Directions for this task: Extract all lines in the data that contain the word "imported".

Material:
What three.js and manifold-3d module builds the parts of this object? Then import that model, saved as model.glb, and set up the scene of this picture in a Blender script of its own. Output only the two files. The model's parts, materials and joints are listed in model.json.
==
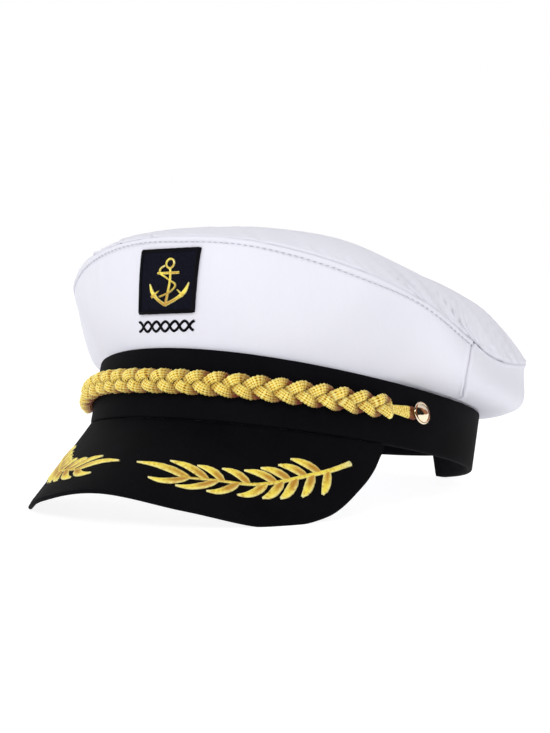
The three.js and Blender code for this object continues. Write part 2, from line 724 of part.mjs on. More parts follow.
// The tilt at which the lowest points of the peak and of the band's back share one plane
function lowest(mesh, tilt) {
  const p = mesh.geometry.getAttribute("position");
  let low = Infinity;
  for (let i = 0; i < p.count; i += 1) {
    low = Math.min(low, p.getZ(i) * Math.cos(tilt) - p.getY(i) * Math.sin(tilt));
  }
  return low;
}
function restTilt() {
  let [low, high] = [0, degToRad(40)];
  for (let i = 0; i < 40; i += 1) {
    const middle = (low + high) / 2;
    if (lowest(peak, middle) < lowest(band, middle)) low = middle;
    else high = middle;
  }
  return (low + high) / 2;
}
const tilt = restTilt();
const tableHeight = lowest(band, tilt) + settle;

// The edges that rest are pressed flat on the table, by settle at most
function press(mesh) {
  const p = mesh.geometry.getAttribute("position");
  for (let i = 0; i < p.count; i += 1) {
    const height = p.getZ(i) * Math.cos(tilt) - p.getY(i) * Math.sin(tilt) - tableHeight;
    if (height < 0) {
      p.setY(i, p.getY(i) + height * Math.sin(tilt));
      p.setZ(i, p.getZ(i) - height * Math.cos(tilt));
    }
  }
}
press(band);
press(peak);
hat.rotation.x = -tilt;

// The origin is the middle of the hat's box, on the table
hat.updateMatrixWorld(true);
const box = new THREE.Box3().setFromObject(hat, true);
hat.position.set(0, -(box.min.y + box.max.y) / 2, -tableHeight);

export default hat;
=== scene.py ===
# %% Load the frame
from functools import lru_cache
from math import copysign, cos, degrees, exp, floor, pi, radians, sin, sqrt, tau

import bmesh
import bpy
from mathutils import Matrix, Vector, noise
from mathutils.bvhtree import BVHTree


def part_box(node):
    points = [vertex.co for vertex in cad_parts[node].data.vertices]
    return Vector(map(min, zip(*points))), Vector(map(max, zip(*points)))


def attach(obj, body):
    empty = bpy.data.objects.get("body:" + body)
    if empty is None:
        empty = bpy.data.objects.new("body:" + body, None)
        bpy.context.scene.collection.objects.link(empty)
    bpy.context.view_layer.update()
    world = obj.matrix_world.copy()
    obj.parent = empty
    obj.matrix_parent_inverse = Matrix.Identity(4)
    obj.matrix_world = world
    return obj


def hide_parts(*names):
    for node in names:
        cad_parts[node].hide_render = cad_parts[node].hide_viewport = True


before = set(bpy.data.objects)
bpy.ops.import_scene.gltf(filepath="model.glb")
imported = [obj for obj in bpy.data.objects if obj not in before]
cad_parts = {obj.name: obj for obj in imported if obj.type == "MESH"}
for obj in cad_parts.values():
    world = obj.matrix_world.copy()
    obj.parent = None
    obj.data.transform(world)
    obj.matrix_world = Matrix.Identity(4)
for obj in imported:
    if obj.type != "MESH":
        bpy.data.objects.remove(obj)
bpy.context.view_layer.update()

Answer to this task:
imported = [obj for obj in bpy.data.objects if obj not in before]
cad_parts = {obj.name: obj for obj in imported if obj.type == "MESH"}
for obj in imported:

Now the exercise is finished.